• [Set task]
Copy out all the data, word for word.

## start Records for the task

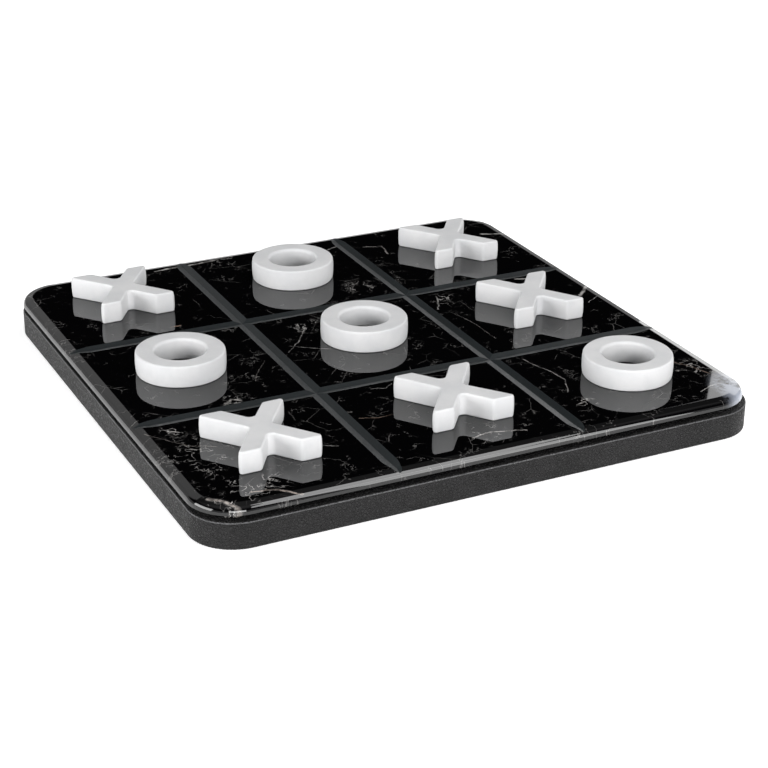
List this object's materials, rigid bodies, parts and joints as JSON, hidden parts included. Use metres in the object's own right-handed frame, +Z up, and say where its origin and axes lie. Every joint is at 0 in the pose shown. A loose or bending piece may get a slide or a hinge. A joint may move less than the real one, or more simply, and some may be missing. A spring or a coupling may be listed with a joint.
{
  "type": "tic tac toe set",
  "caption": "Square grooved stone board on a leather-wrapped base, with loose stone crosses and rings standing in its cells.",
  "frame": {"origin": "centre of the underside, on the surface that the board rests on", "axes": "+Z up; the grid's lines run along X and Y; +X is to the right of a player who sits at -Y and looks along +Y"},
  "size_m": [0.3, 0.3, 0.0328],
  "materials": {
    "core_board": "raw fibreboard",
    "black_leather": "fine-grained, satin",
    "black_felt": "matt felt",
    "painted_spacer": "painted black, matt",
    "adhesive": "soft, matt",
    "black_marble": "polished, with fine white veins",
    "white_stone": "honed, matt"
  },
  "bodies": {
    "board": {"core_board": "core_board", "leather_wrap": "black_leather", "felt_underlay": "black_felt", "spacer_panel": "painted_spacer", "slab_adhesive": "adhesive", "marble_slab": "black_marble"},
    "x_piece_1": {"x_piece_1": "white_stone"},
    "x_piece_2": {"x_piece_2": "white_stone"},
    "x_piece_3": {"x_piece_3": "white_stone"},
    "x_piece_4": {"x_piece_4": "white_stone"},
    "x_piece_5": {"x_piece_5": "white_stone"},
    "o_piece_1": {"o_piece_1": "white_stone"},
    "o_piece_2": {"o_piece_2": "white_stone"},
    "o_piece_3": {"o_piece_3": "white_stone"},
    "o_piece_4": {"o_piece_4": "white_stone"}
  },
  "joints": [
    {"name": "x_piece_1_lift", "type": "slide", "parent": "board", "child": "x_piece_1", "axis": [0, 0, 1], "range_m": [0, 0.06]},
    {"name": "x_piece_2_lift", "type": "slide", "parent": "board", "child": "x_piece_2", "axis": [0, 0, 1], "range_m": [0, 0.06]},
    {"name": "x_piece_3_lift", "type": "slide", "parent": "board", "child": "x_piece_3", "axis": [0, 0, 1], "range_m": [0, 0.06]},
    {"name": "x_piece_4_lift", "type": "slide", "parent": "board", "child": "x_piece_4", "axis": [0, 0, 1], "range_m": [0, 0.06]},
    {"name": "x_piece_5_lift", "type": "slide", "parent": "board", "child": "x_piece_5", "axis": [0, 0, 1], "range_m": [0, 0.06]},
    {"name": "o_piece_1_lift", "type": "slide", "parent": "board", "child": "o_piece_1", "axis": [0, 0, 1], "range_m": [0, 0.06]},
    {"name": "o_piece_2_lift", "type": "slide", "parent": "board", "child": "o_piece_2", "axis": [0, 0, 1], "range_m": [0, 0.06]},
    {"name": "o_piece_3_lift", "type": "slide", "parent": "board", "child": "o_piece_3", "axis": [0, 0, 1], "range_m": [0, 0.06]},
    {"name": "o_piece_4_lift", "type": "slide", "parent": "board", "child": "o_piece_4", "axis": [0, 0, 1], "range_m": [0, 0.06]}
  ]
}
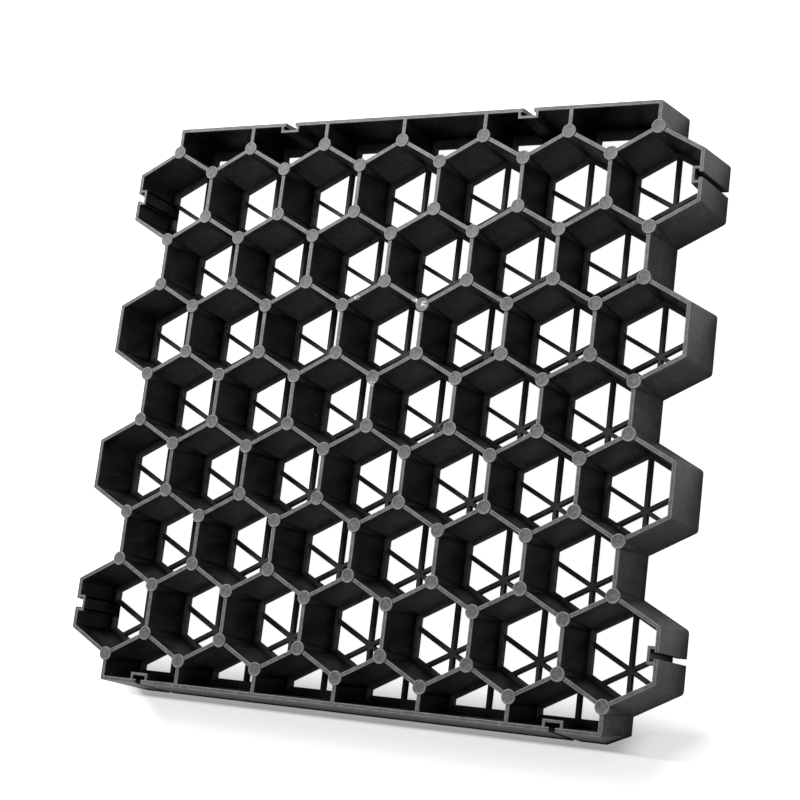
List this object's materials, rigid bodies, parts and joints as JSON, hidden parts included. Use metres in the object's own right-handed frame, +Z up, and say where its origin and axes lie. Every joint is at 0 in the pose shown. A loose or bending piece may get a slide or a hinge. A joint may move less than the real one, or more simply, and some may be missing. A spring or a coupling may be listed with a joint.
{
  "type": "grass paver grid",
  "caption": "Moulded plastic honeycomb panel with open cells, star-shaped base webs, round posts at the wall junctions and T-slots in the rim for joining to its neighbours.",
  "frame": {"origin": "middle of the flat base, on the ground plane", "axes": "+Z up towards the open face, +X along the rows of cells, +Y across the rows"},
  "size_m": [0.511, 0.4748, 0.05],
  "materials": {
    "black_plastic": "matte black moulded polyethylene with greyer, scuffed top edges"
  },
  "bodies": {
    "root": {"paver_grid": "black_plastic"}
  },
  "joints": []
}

## end Records for the task

• [Complete output]
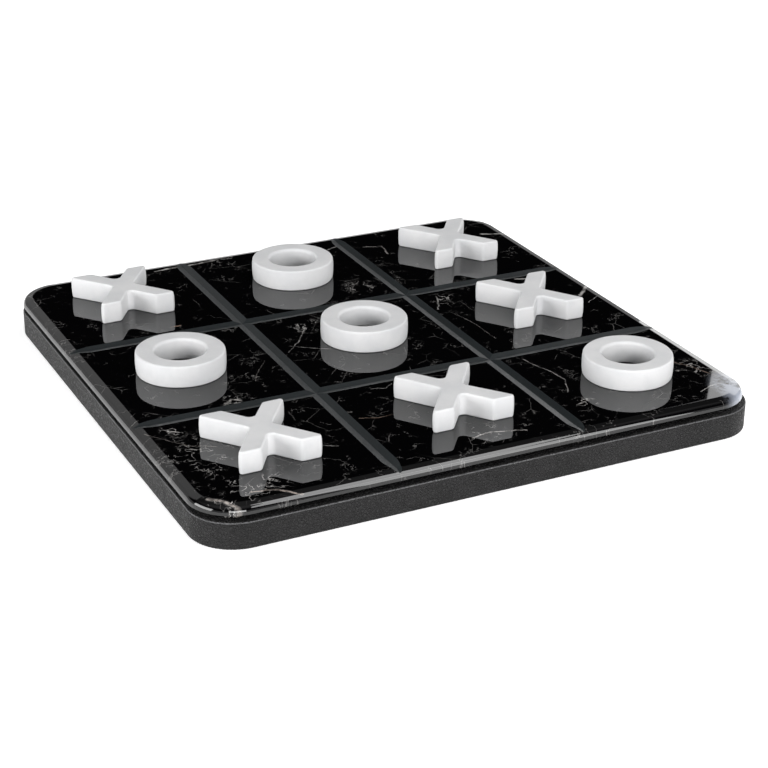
List this object's materials, rigid bodies, parts and joints as JSON, hidden parts included. Use metres in the object's own right-handed frame, +Z up, and say where its origin and axes lie. Every joint is at 0 in the pose shown. A loose or bending piece may get a slide or a hinge. A joint may move less than the real one, or more simply, and some may be missing. A spring or a coupling may be listed with a joint.
{
  "type": "tic tac toe set",
  "caption": "Square grooved stone board on a leather-wrapped base, with loose stone crosses and rings standing in its cells.",
  "frame": {"origin": "centre of the underside, on the surface that the board rests on", "axes": "+Z up; the grid's lines run along X and Y; +X is to the right of a player who sits at -Y and looks along +Y"},
  "size_m": [0.3, 0.3, 0.0328],
  "materials": {
    "core_board": "raw fibreboard",
    "black_leather": "fine-grained, satin",
    "black_felt": "matt felt",
    "painted_spacer": "painted black, matt",
    "adhesive": "soft, matt",
    "black_marble": "polished, with fine white veins",
    "white_stone": "honed, matt"
  },
  "bodies": {
    "board": {"core_board": "core_board", "leather_wrap": "black_leather", "felt_underlay": "black_felt", "spacer_panel": "painted_spacer", "slab_adhesive": "adhesive", "marble_slab": "black_marble"},
    "x_piece_1": {"x_piece_1": "white_stone"},
    "x_piece_2": {"x_piece_2": "white_stone"},
    "x_piece_3": {"x_piece_3": "white_stone"},
    "x_piece_4": {"x_piece_4": "white_stone"},
    "x_piece_5": {"x_piece_5": "white_stone"},
    "o_piece_1": {"o_piece_1": "white_stone"},
    "o_piece_2": {"o_piece_2": "white_stone"},
    "o_piece_3": {"o_piece_3": "white_stone"},
    "o_piece_4": {"o_piece_4": "white_stone"}
  },
  "joints": [
    {"name": "x_piece_1_lift", "type": "slide", "parent": "board", "child": "x_piece_1", "axis": [0, 0, 1], "range_m": [0, 0.06]},
    {"name": "x_piece_2_lift", "type": "slide", "parent": "board", "child": "x_piece_2", "axis": [0, 0, 1], "range_m": [0, 0.06]},
    {"name": "x_piece_3_lift", "type": "slide", "parent": "board", "child": "x_piece_3", "axis": [0, 0, 1], "range_m": [0, 0.06]},
    {"name": "x_piece_4_lift", "type": "slide", "parent": "board", "child": "x_piece_4", "axis": [0, 0, 1], "range_m": [0, 0.06]},
    {"name": "x_piece_5_lift", "type": "slide", "parent": "board", "child": "x_piece_5", "axis": [0, 0, 1], "range_m": [0, 0.06]},
    {"name": "o_piece_1_lift", "type": "slide", "parent": "board", "child": "o_piece_1", "axis": [0, 0, 1], "range_m": [0, 0.06]},
    {"name": "o_piece_2_lift", "type": "slide", "parent": "board", "child": "o_piece_2", "axis": [0, 0, 1], "range_m": [0, 0.06]},
    {"name": "o_piece_3_lift", "type": "slide", "parent": "board", "child": "o_piece_3", "axis": [0, 0, 1], "range_m": [0, 0.06]},
    {"name": "o_piece_4_lift", "type": "slide", "parent": "board", "child": "o_piece_4", "axis": [0, 0, 1], "range_m": [0, 0.06]}
  ]
}
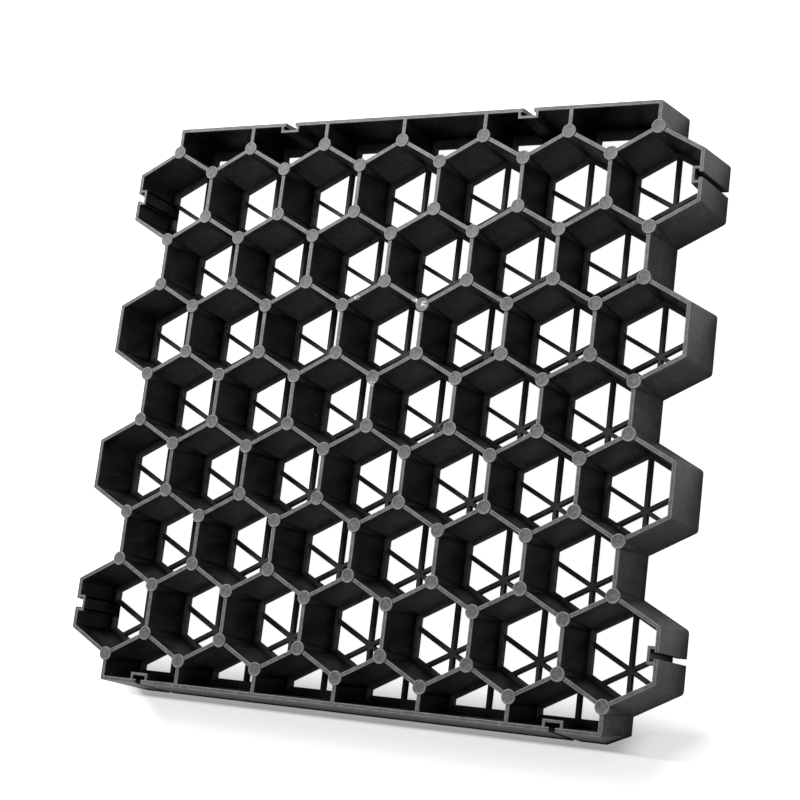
List this object's materials, rigid bodies, parts and joints as JSON, hidden parts included. Use metres in the object's own right-handed frame, +Z up, and say where its origin and axes lie. Every joint is at 0 in the pose shown. A loose or bending piece may get a slide or a hinge. A joint may move less than the real one, or more simply, and some may be missing. A spring or a coupling may be listed with a joint.
{
  "type": "grass paver grid",
  "caption": "Moulded plastic honeycomb panel with open cells, star-shaped base webs, round posts at the wall junctions and T-slots in the rim for joining to its neighbours.",
  "frame": {"origin": "middle of the flat base, on the ground plane", "axes": "+Z up towards the open face, +X along the rows of cells, +Y across the rows"},
  "size_m": [0.511, 0.4748, 0.05],
  "materials": {
    "black_plastic": "matte black moulded polyethylene with greyer, scuffed top edges"
  },
  "bodies": {
    "root": {"paver_grid": "black_plastic"}
  },
  "joints": []
}